Brady Lab


Neural circuitry in psychotic disorders

Roscoe Brady, MD, PhD, Assistant Professor of Psychiatry at Harvard Medical School

The goal of our laboratory is to better understand the neural circuit basis of symptomatology in psychotic disorders. In the psychiatric clinic, the near-term goal of treatment is frequently to help patients with chronic mental illness move from a symptomatic state into an asymptomatic state of health. Despite the ubiquity of this treatment goal, we have a poor understanding of the neural basis of how disease states differ in patients with chronic disorders.

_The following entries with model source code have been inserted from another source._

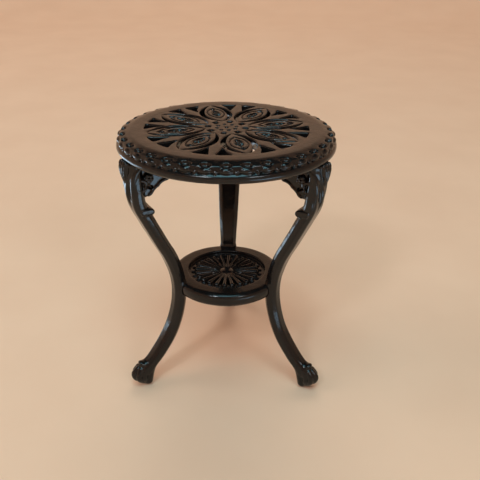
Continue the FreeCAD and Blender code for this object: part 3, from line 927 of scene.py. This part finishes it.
def camera():
    """Looks down at the table from in front."""
    lens = bpy.data.cameras.new("camera")
    lens.sensor_width = SENSOR_WIDTH
    lens.lens = LENS_LENGTH
    lens.clip_start = NEAREST_SEEN
    eye = bpy.data.objects.new("camera", lens)
    pitch, heading, roll = (math.radians(angle) for angle in (CAMERA_PITCH, CAMERA_HEADING, CAMERA_ROLL))
    turn = Matrix.Rotation(heading, 4, "Z") @ Matrix.Rotation(math.pi / 2 - pitch, 4, "X")
    turn = turn @ Matrix.Rotation(roll, 4, "Z")
    eye.matrix_world = Matrix.Translation(Vector(CAMERA_PLACE) * MM) @ turn
    bpy.context.scene.collection.objects.link(eye)
    bpy.context.scene.camera = eye


# Each skin's box, (low corner, high corner), and the edge of the grid's cells
TOP_BOX = ((-13.4, -13.4, 31.7), (13.4, 13.4, 34.3))
SHELF_BOX = ((-7.4, -7.4, 12.4), (7.4, 7.4, 14.6))
LEG_BOX = ((6.0, -2.0, -0.05), (14.5, 2.0, 32.0))
TOP_CELL = 0.09
SHELF_CELL = 0.08
LEG_CELL = 0.08


def make_leg(name, angle, coarse):
    """One leg's casting, its lower part bent as that leg's is, turned to its place."""
    bend = BEND[name]
    high_x, high_y, high_z = LEG_BOX[1]

    def bent_leg(x, y, z):
        return leg_field(x, y, z, bend)

    leg = skin(name + "_casting", bent_leg, LEG_BOX[0], (high_x + bend, high_y, high_z), LEG_CELL * coarse)
    leg.data.transform(Matrix.Rotation(math.radians(angle), 4, "Z"))
    return leg


def make_pieces():
    """The five castings, each riding with the part and standing in for its node."""
    coarse = 1.0
    enamel = gloss_black()
    top = skin("table_top_casting", top_field, *TOP_BOX, TOP_CELL * coarse)
    thinned(top, TOP_FACE_SHARE)
    shelf = skin("lower_shelf_casting", shelf_field, *SHELF_BOX, SHELF_CELL * coarse)
    thinned(shelf, SHELF_FACE_SHARE)
    pieces = [(top, "table_top"), (shelf, "lower_shelf")]
    for name, angle in LEG_ANGLES.items():
        pieces.append((make_leg(name, angle, coarse), name))
    for piece, node in pieces:
        piece.data.materials.clear()
        piece.data.materials.append(enamel)
        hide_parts(node)
        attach(piece, "root")


camera()
studio_light()
paper_sweep(pale_paper())
make_pieces()
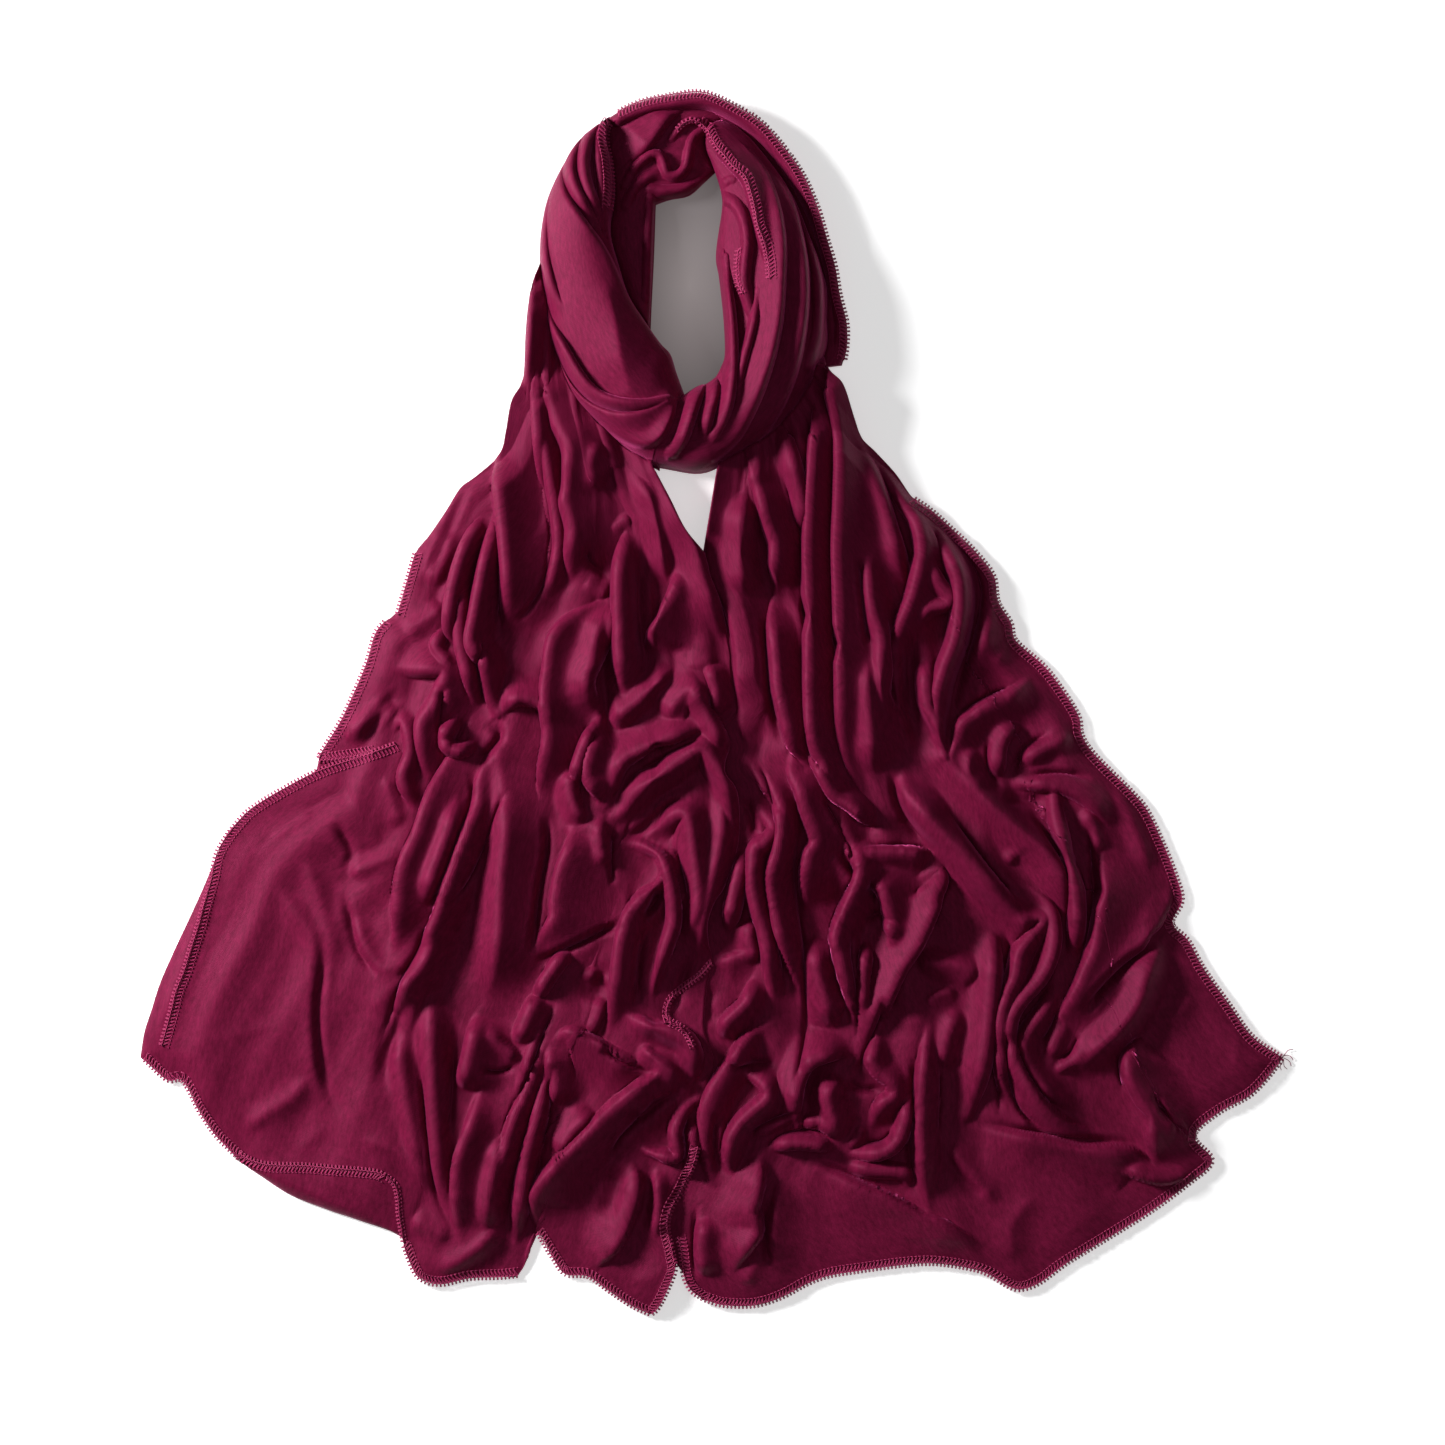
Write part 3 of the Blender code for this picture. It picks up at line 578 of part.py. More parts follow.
def nearest(points, line):
    """For each point: its distance to the line, how far along the line the nearest place is
    (0 to 1), and which hand of the walk the point is on (1 right, -1 left on the chart)."""
    a, b = line[:-1], line[1:]
    run = b - a
    lengths = np.maximum(np.hypot(*run.T), 1e-9)
    offset = points[:, None] - a[None]
    share = np.clip(np.sum(offset * run, axis=2) / lengths ** 2, 0, 1)
    gap = offset - share[..., None] * run
    distance = np.hypot(gap[..., 0], gap[..., 1])
    best = np.argmin(distance, axis=1)
    rows = np.arange(len(points))
    reached = (np.r_[0, np.cumsum(lengths)[:-1]][best] + share[rows, best] * lengths[best]) / lengths.sum()
    cross = run[best, 0] * offset[rows, best, 1] - run[best, 1] * offset[rows, best, 0]
    return distance[rows, best], reached, np.where(cross > 0, 1.0, -1.0)


def distance_to(points, curves):
    return nearest(points, side(curves))[0]


def eased(x):
    """0 below 0, 1 above 1, and a smooth step between."""
    x = np.clip(x, 0, 1)
    return x * x * (3 - 2 * x)


def fold_height(points, fold):
    """One fold: a round or running-out slope to either side of its crest, dying at its ends."""
    line = smooth(fold.crest, CREST_STEPS)
    right, left = (reach if reach < NARROW_SPREAD else reach * RUN_OUT for reach in (fold.right, fold.left))
    reach = max(right, left)
    near = np.all((points > line.min(0) - reach) & (points < line.max(0) + reach), axis=1)
    height = np.zeros(len(points))
    if near.any():
        distance, reached, hand = nearest(points[near], line)
        spread = np.where(hand > 0, right, left)
        power = np.where(spread < NARROW_SPREAD, 1.0, SOFT_POWER)
        slope = np.clip(1 - (distance / spread) ** 2, 0, 1) ** power
        ends = (fold.start + (1 - fold.start) * eased(reached / TAPER)) * (
            fold.end + (1 - fold.end) * eased((1 - reached) / TAPER))
        length = np.hypot(*np.diff(line, axis=0).T).sum()
        height[near] = fold.height * MM * min(1.0, length / SHORT_FOLD) * slope * ends
    return height


def pressed(points, creases):
    """The share of the height that the creases leave at each point."""
    left = np.ones(len(points))
    for crease in creases:
        line = smooth(crease.path, CREST_STEPS)
        near = np.all((points > line.min(0) - crease.spread) & (points < line.max(0) + crease.spread), axis=1)
        if near.any():
            distance, reached, _ = nearest(points[near], line)
            ends = np.clip(4 * np.minimum(reached, 1 - reached), 0, 1)
            left[near] *= 1 - crease.share * ends * np.clip(1 - (distance / crease.spread) ** 2, 0, 1) ** 1.5
    return left


def folded(points, base, folds, scale):
    """Folds and the cloth between them, blended so that the highest one shows."""
    total = base ** FOLD_BLEND
    for fold in folds:
        total = total + (scale * fold_height(points, fold)) ** FOLD_BLEND
    return total ** (1 / FOLD_BLEND)


def billows(cells):
    """The slow waves over a tail's own two directions. A slower sine bends each one."""
    across, along = cells
    u = np.tile(np.linspace(0, 1, across + 1), along + 1)
    v = np.repeat(np.linspace(0, 1, along + 1), across + 1)
    total = np.zeros(len(u))
    for wave in WAVES:
        bend = wave.wander * np.sin(2 * np.pi * (1.3 * v + 0.9 * u + 2 * wave.start))
        phase = wave.across * u + wave.along * v + wave.start + 0.35 * bend
        total += wave.height * (0.5 + 0.5 * np.sin(2 * np.pi * phase)) ** 1.5
    return total * MM


def tail_height(points, tail):
    """Upper face of a tail: its folds over the surface, heaped up beside the loop and brought
    down to the surface along its free edges."""
    heap = TAIL_HEAP_HEIGHT * np.exp(-(distance_to(points, tail.first) * CHART_STEP / HEAP_REACH) ** 2)
    base = TAIL_REST_HEIGHT + np.maximum(billows(tail.cells) - SETTLED, 0)
    height = folded(points, base, tail.folds, TAIL_FOLD_SCALE) * pressed(points, tail.creases) + heap
    edge = np.clip(distance_to(points, tail.free[:1]) * CHART_STEP / EDGE_REACH, 0, 1)
    edge = np.minimum(edge, np.clip(distance_to(points, tail.free[1:]) * CHART_STEP / EDGE_REACH, 0, 1))
    edge = np.maximum(edge, np.clip(heap / TAIL_HEAP_HEIGHT, 0, 1))
    height = EDGE_HEIGHT + (height - EDGE_HEIGHT) * np.sqrt(edge)
    if tail.under:
        under = np.clip(distance_to(points, (tail.under,)) / UNDER_REACH, 0, 1)
        height = EDGE_HEIGHT + (height - EDGE_HEIGHT) * (UNDER_SHARE + (1 - UNDER_SHARE) * under)
    return height


def band_height(points, band):
    """Upper face of a rounded band: a crown across it with the pleats on top."""
    across, along = band.cells
    u = np.tile(np.linspace(0, 1, across + 1), along + 1)
    v = np.repeat(np.linspace(0, 1, along + 1), across + 1)
    crown = np.interp(v, (0, 0.5, 1), band.crown)
    rim = np.interp(u, (0, 1), band.rims)
    dome = crown * (rim + (1 - rim) * (4 * u * (1 - u)) ** DOME_POWER)
    return dome + folded(points, np.zeros(len(points)), band.folds, BAND_FOLD_SCALE)


def material(name, colour, roughness):
    made = bpy.data.materials.new(name)
    made.use_nodes = True
    shader = made.node_tree.nodes["Principled BSDF"]
    shader.inputs["Base Color"].default_value = (*colour, 1)
    shader.inputs["Roughness"].default_value = roughness
    shader.inputs["Metallic"].default_value = 0.0
    return made


def closed_mesh(name, grid, top, bottom, cloth):
    """The solid between two faces of one grid: upper and lower quads and a wall round the rim."""
    rows, columns = grid.shape[:2]
    plan = (grid.reshape(-1, 2) - CHART_CENTRE) * (CHART_STEP, -CHART_STEP)
    points = np.vstack([np.column_stack([plan, top]), np.column_stack([plan, bottom])])
    index = np.arange(rows * columns).reshape(rows, columns)
    quads = np.stack([index[:-1, :-1], index[:-1, 1:], index[1:, 1:], index[1:, :-1]], axis=-1)
    quads = quads.reshape(-1, 4)
    rim = np.r_[index[0, :-1], index[:-1, -1], index[-1, :0:-1], index[:0:-1, 0]]
    after = np.roll(rim, -1)
    under = rows * columns
    walls = np.column_stack([after, rim, rim + under, after + under])
    faces = np.vstack([quads, (quads + under)[:, ::-1], walls])
    mesh = bpy.data.meshes.new(name)
    mesh.from_pydata(points.tolist(), [], faces.tolist())
    ahead = points[quads[:, 1]] - points[quads[:, 0]]
    beside = points[quads[:, 3]] - points[quads[:, 0]]
    if np.median(ahead[:, 0] * beside[:, 1] - ahead[:, 1] * beside[:, 0]) < 0:
        mesh.flip_normals()
    mesh.shade_smooth()
    mesh.materials.append(cloth)
    made = bpy.data.objects.new(name, mesh)
    bpy.context.scene.collection.objects.link(made)
    return made


def make_tail(tail, cloth):
    """A wall of cloth: its lower face follows the upper one a wall's thickness below, and is
    flat where the cloth lies on the surface."""
    grid = patch(tail)
    top = tail_height(grid.reshape(-1, 2), tail)
    heights = top.reshape(grid.shape[:2])
    run_u = np.hypot(*np.gradient(grid, axis=1).transpose(2, 0, 1)) * CHART_STEP
    run_v = np.hypot(*np.gradient(grid, axis=0).transpose(2, 0, 1)) * CHART_STEP
    slope = np.hypot(np.gradient(heights, axis=1) / run_u, np.gradient(heights, axis=0) / run_v)
    wall = CLOTH_WALL * np.minimum(np.sqrt(1 + slope ** 2), STEEPEST_WALL)
    bottom = np.clip(LIFT_RATE * (heights - LYING_HEIGHT), 0, np.maximum(heights - wall, 0)).ravel()
    return closed_mesh(tail.name, grid, top, bottom, cloth)


def make_band(band, cloth):
    """A rounded solid over the hidden layers of the winding, flat underneath."""
    grid = patch(band)
    top = band_height(grid.reshape(-1, 2), band)
    return closed_mesh(band.name, grid, top, np.zeros(len(top)), cloth)


def main():
    for old in list(bpy.data.objects):
        bpy.data.objects.remove(old)
    cloth = material("jersey", (0.16, 0.008, 0.045), 0.75)
    for band in BANDS:
        make_band(band, cloth)
    for tail in TAILS:
        make_tail(tail, cloth)


main()
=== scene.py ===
# %% [markdown]
# # A jersey scarf, wound once and laid out flat
#
# The real scarf is one rectangle of fine jersey, about 1.80 m by 0.80 m. Its four edges are
# overlocked and nothing else is sewn on. It is wound once into a neck loop, and its two ends
# are spread out below in soft folds.
#
# Here each stretch of the cloth that shows is one thin shell. It is worked out on the same plan
# chart and between the same edges as its solid, with many more points, and it takes the
# solid's place. The overlock is sewn on afterwards as real thread.

from collections import namedtuple
import math

import bpy
import numpy as np
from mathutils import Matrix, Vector


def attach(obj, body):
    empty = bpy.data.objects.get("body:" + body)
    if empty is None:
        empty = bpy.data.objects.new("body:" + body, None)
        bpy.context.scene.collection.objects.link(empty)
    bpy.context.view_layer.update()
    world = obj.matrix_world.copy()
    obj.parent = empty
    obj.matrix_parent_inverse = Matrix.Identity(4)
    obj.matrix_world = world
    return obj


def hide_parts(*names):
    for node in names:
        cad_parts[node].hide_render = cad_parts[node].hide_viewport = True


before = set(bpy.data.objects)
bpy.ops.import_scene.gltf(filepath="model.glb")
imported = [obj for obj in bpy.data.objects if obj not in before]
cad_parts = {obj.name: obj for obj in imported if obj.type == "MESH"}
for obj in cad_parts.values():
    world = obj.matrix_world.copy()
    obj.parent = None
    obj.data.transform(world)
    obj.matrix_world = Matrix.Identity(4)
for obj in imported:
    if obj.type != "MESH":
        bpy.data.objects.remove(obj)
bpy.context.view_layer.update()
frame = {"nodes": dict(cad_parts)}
print("the solids:", ", ".join(frame["nodes"]))

# %% [markdown]
# ## The plan chart
#
# A pattern cutter draws on squared paper. The chart counts small steps to the right and down,
# and one step is 0.58 mm. The sizes below are the ones that the solids have.

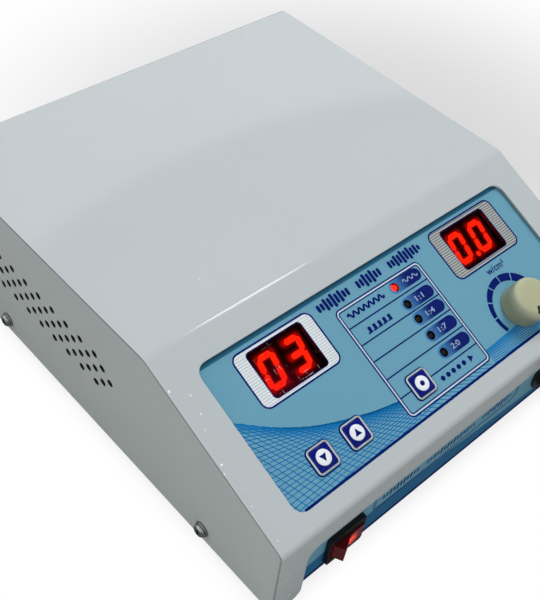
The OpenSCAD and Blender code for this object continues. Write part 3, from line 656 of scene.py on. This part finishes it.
def filter_film(name, scratched, red_reflection):
    """A dark glossy filter: looks straight through, with a soft reflection, fine scratches and a
    painted dark red reflection towards one corner.
    """
    g = Graph(name)
    lines = g.noise(140, 3, 0.6, g.stretch(9, 1, 1))
    more = g.noise(160, 3, 0.6, g.stretch(1, 8, 5))
    low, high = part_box("time_window")
    corner = g.math("ADD", g.step(g.at(X), high.x, low.x), g.step(g.at(Y), high.y, low.y))
    scratch = g.times(g.step(g.math("MAXIMUM", lines, more), 0.64, 0.70), scratched)
    scratch = g.times(scratch, g.step(g.noise(110, 2), 0.38, 0.56))
    scratch = g.times(scratch, g.step(corner, 0.5, 1.4, 0.25, 1.0))
    # painted reflection: dark red towards one corner
    painted_reflection = g.times(g.step(corner, 0.95, 1.7), red_reflection)
    clear = g.add("BsdfTransparent", {"Color": (0.45, 0.12, 0.12)}).outputs[0]
    gloss = g.add("BsdfGlossy", {"Color": (0.12, 0.12, 0.12), "Roughness": 0.05}).outputs[0]
    haze = g.add("BsdfDiffuse", {"Color": (0.80, 0.74, 0.76)}).outputs[0]
    red = g.add("BsdfDiffuse", {"Color": (0.30, 0.004, 0.03)}).outputs[0]
    back = g.add("NewGeometry").outputs["Backfacing"]
    fresnel = g.add("Fresnel", {"IOR": 1.4}).outputs[0]
    edge = g.times(fresnel, g.minus(1, back))
    look = g.add("MixShader", {0: edge, 1: clear, 2: gloss}).outputs[0]
    look = g.add("MixShader", {0: painted_reflection, 1: look, 2: red}).outputs[0]
    look = g.add("MixShader", {0: g.times(scratch, 0.45), 1: look, 2: haze})
    return g.finish(look.outputs[0])


def glow_face(name):
    """Black display face that catches the light of its own digits."""
    g = Graph(name)
    glow = g.add("Attribute", attribute_name="glow").outputs["Fac"]
    grain = g.noise(3000, 2)
    colour = shaded(g, (0.004, 0.004, 0.004), grain, 0.3)
    return g.surface(Base_Color=colour, Roughness=0.8, Specular_IOR_Level=0.02,
                     Emission_Color=(1, 0.06, 0.02), Emission_Strength=glow)


def rocker_red():
    """Translucent dark red moulding, lit from inside towards its middle, with painted shade
    towards its top and a painted highlight along its edges.
    """
    g = Graph("rocker_lit")
    low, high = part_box("switch_rocker")
    across = g.step(g.at(X), low.x, high.x)
    near = g.step(g.apart(across, 0.62), 0.34, 0.02)
    # the glow is kept to the middle of its height; its fading towards the top is painted shade
    up = g.step(g.at(Z), low.z, high.z)
    near = g.times(near, g.step(g.apart(up, 0.45), 0.46, 0.10))
    clouds = g.step(g.noise(260, 3, 0.6, g.stretch(1, 1, 2.5)), 0.36, 0.66)
    hot = g.times(clouds, near)
    # painted highlight: a faint glow along edges seen edge-on
    edge = g.add("LayerWeight", {"Blend": 0.25}).outputs["Facing"]
    colour = g.mix(hot, (0.05, 0.002, 0.003), (1.0, 0.06, 0.035))
    strength = g.math("ADD", g.times(hot, 1.5), g.times(edge, 0.10))
    return g.surface(Base_Color=colour, Roughness=0.12, Specular_IOR_Level=0.35,
                     Coat_Weight=0.3, Coat_Roughness=0.04, Emission_Color=(1, 0.04, 0.03),
                     Emission_Strength=strength)


def knob_ivory():
    """Aged greenish ivory moulding with faint handling marks low on its side, where painted shade
    also darkens it.
    """
    g = Graph("knob_ivory")
    outward = PANEL.to_3x3() @ Vector(Z) / MM
    height = g.minus(g.dot(g.place, outward), PANEL.translation.dot(outward))
    side = g.step(height, 9.5 * MM, 3.0 * MM)
    grime = g.step(g.noise(170, 4, 0.6), 0.50, 0.72)
    base = shaded(g, (0.42, 0.425, 0.275), g.noise(90, 4), 0.06)
    # painted shade low on the knob's side
    base = g.mix(g.times(side, 0.75), base, (0.20, 0.21, 0.125))
    base = g.mix(g.times(g.times(grime, side), 0.35), base, (0.30, 0.20, 0.08))
    fine = g.noise(1500, 3)
    return g.surface(Base_Color=base, Roughness=0.34, Specular_IOR_Level=0.4,
                     Coat_Weight=0.5, Coat_Roughness=0.16,
                     Subsurface_Weight=0.05, Subsurface_Scale=0.002,
                     Normal=g.bump(fine, 0.06))


def laminated():
    """A stack of thin iron sheets."""
    g = Graph("laminated_iron")
    sheets = g.math("SINE", g.times(g.at(Y), 2 * math.pi / (0.8 * MM)))
    patches = g.noise(60, 4)
    colour = shaded(g, (0.16, 0.16, 0.17), patches, 0.25)
    return g.surface(Base_Color=colour, Metallic=0.7, Roughness=0.5,
                     Normal=g.bump(sheets, 0.4))


def board_mask():
    """Green solder mask over copper tracks."""
    g = Graph("board_green")
    cells = g.add("TexBrick", {"Vector": g.place, "Scale": 160, "Mortar Size": 0.02})
    tracks = g.step(cells.outputs["Fac"], 0.2, 0.6)
    colour = g.mix(tracks, (0.01, 0.09, 0.035), (0.03, 0.20, 0.07))
    return g.surface(Base_Color=colour, Roughness=0.3, Coat_Weight=0.5,
                     Normal=g.bump(tracks, 0.2))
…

We have used functional Magnetic Resonance Imaging (fMRI) in human participants with psychotic disorders to understand how neural circuits mediate different symptomatic states. In studies of participants with bipolar disorder, we have demonstrated that bipolar mania is distinguished from euthymia by the disruption of circuits of emotion regulation. We have subsequently replicated these findings in an independent cohort of subjects with bipolar disorder who have undergone fMRI imaging longitudinally across states of mania and euthymia. We have also performed the first studies exploring the connectomics of bipolar mania to understand how other symptoms of bipolar mania (e.g. increased activity) are reflected in large scale brain networks.  Ongoing work seeks to extend these studies of circuit pathology to bipolar depression.

A separate focus of our work has been to understand the neural circuits that mediate medication refractory symptoms of schizophrenia. In this disorder, negative symptoms (amotivation, anhedonia, and expressive deficits) and impairments in social cognition are the strongest predictors of poor functional outcomes such as homelessness and unemployment. We have used recent innovations in data-driven functional neuroimaging to elucidate how these deficits are reflected in brain network pathology. We have replicated these findings across multiple sites and, through collaboration with Mark Halko, PhD (BIDMC Neurology), we are empirically testing these circuit-symptom relationships by selectively modulating circuit activity using repetitive Transcranial Magnetic Stimulation (rTMS).